WHAT IS EXPECTED: Quote exactly and only this range of lines in the data below: the line that holds "doc.recompute()" to the line that holds "imported = [obj", both included.

RAW DATA:
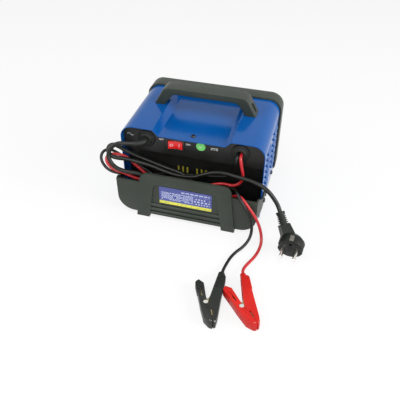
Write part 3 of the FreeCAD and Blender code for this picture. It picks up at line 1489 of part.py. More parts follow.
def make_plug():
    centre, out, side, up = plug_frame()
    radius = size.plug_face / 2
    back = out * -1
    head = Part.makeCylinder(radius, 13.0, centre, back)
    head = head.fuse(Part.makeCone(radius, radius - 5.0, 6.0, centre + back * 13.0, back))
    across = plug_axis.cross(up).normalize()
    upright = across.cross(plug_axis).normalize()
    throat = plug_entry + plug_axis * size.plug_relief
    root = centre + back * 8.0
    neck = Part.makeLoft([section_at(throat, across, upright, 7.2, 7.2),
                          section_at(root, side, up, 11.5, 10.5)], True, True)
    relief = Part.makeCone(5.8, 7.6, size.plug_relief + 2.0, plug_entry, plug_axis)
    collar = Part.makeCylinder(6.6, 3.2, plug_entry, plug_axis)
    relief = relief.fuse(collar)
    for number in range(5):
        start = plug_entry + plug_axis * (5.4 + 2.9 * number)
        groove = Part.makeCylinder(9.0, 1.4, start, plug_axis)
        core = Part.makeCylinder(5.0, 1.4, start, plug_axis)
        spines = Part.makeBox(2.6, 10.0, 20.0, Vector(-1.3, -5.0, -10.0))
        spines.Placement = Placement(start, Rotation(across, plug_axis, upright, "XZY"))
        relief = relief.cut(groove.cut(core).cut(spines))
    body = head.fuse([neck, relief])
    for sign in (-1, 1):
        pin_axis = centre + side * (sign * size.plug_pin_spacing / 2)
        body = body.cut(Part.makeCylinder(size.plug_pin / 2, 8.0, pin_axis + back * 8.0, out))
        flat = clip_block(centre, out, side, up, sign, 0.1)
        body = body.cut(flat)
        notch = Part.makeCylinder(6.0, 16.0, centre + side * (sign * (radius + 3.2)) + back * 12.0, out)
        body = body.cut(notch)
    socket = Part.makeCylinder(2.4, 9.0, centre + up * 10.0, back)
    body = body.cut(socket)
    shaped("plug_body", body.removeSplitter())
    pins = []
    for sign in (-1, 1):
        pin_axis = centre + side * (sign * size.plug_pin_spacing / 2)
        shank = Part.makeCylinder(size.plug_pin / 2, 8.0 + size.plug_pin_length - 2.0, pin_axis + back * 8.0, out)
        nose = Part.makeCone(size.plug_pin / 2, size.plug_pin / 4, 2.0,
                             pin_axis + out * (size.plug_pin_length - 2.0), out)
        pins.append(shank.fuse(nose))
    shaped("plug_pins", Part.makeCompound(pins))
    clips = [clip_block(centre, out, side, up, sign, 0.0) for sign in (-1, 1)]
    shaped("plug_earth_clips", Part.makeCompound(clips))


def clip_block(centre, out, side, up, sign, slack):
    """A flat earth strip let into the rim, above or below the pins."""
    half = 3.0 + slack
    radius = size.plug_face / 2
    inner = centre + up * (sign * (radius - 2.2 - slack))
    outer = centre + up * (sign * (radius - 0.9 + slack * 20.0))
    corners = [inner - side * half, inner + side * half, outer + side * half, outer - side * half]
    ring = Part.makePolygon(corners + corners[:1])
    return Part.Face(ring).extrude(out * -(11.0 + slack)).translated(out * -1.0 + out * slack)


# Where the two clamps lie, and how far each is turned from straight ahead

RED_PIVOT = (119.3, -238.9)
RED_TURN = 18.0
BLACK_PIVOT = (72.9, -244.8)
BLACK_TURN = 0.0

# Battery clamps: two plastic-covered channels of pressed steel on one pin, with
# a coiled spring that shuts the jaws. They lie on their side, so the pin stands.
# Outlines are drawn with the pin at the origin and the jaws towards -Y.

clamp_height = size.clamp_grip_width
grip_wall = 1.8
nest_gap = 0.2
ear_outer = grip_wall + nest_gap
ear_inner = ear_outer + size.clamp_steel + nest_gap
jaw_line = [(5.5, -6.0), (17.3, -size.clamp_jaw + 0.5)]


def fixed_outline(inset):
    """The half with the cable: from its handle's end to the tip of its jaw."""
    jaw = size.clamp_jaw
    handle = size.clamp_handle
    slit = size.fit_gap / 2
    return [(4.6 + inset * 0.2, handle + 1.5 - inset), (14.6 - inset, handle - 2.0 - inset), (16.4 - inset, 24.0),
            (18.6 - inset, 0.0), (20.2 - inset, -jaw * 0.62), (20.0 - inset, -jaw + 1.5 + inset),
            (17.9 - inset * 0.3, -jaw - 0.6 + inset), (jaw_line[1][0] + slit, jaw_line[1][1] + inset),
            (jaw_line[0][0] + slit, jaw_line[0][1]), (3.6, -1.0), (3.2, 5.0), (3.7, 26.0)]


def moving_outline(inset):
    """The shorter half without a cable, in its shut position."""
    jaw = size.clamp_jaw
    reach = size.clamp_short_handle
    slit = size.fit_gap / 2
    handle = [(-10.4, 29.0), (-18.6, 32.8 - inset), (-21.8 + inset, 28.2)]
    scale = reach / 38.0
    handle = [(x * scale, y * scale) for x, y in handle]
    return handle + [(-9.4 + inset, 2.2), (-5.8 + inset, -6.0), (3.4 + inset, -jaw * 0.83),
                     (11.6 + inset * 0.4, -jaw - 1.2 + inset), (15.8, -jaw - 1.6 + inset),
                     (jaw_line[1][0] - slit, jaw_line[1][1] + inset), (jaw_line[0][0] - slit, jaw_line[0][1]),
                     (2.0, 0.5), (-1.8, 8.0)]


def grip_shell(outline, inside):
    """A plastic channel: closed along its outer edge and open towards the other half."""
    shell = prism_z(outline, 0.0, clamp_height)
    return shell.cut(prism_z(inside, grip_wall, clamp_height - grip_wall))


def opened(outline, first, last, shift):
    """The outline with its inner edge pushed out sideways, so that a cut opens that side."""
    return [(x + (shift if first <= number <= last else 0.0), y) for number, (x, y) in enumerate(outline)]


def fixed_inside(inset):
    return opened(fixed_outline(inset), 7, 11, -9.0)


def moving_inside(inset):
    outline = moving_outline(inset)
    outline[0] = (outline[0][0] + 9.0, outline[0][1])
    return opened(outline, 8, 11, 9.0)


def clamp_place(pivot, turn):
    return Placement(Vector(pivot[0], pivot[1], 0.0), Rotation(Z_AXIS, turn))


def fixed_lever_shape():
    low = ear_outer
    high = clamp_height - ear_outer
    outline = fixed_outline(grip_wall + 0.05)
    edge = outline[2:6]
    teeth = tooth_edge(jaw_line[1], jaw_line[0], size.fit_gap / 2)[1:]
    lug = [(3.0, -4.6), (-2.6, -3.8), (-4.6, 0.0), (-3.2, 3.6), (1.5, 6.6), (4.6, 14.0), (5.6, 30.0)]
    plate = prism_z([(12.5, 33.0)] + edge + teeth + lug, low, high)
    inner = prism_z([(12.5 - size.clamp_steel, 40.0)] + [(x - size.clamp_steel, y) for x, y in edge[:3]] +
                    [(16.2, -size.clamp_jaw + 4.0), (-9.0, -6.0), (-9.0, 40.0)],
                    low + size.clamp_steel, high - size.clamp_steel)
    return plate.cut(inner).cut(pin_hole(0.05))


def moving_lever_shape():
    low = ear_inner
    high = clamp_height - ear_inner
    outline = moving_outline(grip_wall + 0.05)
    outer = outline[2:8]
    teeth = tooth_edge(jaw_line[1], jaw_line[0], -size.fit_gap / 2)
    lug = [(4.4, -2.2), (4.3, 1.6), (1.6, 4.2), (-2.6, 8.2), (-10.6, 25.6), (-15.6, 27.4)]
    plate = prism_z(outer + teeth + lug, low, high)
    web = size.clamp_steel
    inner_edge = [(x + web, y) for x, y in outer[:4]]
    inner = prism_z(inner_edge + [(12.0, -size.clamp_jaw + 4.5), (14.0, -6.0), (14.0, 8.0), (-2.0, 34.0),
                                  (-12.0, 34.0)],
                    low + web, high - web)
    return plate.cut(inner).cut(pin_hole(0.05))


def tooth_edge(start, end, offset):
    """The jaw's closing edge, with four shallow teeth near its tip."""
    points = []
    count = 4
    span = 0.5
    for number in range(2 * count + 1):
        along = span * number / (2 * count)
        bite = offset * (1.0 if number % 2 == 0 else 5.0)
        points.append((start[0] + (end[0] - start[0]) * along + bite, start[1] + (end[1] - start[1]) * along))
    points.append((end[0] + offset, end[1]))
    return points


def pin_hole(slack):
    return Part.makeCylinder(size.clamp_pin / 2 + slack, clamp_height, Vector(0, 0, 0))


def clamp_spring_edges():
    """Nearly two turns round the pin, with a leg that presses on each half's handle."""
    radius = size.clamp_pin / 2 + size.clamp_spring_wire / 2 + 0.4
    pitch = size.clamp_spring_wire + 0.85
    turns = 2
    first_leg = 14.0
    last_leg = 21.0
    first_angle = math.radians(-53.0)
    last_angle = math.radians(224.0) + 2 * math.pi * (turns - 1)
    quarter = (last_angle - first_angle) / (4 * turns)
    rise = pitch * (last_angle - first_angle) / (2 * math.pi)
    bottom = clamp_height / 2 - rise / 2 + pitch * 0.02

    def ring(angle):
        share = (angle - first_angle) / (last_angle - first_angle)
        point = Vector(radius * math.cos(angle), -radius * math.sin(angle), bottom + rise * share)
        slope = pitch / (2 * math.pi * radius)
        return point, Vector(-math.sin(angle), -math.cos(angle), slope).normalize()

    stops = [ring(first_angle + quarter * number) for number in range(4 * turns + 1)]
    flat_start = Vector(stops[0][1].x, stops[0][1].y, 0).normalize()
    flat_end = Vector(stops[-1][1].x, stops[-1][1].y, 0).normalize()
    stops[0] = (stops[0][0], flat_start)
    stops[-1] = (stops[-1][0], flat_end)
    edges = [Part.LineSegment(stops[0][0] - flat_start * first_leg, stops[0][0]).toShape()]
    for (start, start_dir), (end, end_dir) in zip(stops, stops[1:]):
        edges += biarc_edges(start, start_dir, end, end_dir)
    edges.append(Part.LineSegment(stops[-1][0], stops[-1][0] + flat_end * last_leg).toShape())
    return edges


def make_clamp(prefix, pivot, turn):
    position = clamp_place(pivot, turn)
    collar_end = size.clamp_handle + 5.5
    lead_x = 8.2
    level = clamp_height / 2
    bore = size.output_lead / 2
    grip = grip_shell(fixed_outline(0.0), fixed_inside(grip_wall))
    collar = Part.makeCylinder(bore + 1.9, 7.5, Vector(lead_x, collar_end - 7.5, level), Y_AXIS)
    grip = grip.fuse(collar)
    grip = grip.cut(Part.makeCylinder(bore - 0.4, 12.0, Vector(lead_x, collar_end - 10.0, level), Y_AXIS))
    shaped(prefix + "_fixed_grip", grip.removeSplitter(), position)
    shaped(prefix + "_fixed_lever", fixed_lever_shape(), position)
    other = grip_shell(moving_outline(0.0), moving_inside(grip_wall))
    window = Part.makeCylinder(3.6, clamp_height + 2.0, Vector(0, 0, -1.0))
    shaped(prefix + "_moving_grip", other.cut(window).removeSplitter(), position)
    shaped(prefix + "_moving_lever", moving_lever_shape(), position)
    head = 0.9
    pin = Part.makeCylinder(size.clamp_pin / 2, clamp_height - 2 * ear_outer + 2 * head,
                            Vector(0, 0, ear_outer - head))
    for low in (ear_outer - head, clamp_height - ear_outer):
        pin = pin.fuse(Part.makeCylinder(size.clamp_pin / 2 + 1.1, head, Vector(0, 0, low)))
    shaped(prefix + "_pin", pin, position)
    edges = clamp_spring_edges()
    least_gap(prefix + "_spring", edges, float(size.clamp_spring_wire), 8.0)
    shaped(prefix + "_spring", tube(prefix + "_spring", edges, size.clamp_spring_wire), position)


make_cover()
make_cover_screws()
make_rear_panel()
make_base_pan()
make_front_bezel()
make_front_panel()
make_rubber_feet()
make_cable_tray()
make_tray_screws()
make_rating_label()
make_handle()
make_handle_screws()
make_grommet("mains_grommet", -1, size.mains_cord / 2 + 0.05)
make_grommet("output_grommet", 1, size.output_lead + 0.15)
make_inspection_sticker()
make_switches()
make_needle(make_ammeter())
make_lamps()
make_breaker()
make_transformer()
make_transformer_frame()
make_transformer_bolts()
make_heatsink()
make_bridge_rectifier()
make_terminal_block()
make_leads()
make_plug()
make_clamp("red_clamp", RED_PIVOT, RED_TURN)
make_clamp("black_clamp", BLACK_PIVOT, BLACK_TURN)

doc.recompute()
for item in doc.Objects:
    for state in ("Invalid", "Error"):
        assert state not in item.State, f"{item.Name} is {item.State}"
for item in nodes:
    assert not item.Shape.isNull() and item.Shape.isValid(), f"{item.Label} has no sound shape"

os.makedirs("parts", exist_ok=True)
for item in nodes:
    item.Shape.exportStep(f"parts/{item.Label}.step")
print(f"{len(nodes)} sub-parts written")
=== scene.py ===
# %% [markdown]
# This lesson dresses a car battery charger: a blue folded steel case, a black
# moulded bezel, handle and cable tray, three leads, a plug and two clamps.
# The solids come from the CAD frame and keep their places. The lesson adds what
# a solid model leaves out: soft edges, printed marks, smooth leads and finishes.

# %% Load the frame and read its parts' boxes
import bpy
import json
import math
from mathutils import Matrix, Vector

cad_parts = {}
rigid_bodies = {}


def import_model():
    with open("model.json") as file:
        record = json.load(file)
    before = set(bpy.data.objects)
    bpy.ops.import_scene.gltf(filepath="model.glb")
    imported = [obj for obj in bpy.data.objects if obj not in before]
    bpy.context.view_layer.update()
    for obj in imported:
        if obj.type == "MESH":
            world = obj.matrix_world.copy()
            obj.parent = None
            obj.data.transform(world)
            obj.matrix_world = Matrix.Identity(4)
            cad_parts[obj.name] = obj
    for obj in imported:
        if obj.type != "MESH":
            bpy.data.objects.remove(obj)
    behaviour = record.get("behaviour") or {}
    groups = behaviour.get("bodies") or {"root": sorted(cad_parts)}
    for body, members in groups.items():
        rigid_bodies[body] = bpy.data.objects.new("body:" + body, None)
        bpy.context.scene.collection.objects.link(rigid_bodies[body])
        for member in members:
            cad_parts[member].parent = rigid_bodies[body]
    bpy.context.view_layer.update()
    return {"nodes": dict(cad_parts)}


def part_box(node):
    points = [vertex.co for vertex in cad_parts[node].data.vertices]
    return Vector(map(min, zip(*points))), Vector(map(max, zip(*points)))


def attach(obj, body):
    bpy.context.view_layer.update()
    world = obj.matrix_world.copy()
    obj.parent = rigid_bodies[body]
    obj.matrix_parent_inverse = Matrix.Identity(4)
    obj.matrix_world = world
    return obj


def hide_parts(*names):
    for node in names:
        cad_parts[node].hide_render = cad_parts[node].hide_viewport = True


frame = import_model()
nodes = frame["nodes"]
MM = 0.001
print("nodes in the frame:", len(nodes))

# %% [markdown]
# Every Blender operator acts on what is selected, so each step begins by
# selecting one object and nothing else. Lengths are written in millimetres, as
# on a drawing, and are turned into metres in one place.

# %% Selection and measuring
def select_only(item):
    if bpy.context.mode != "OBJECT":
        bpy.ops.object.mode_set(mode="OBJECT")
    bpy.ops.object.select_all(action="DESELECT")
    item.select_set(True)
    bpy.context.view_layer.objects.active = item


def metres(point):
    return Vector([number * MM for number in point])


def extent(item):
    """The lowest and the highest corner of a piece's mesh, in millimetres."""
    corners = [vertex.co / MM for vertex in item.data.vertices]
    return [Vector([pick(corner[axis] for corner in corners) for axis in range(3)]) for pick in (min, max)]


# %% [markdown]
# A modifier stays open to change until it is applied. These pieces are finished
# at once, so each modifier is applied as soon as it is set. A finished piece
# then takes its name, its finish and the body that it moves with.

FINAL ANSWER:
doc.recompute()
for item in doc.Objects:
    for state in ("Invalid", "Error"):
        assert state not in item.State, f"{item.Name} is {item.State}"
for item in nodes:
    assert not item.Shape.isNull() and item.Shape.isValid(), f"{item.Label} has no sound shape"

os.makedirs("parts", exist_ok=True)
for item in nodes:
    item.Shape.exportStep(f"parts/{item.Label}.step")
print(f"{len(nodes)} sub-parts written")
=== scene.py ===
# %% [markdown]
# This lesson dresses a car battery charger: a blue folded steel case, a black
# moulded bezel, handle and cable tray, three leads, a plug and two clamps.
# The solids come from the CAD frame and keep their places. The lesson adds what
# a solid model leaves out: soft edges, printed marks, smooth leads and finishes.

# %% Load the frame and read its parts' boxes
import bpy
import json
import math
from mathutils import Matrix, Vector

cad_parts = {}
rigid_bodies = {}


def import_model():
    with open("model.json") as file:
        record = json.load(file)
    before = set(bpy.data.objects)
    bpy.ops.import_scene.gltf(filepath="model.glb")
    imported = [obj for obj in bpy.data.objects if obj not in before]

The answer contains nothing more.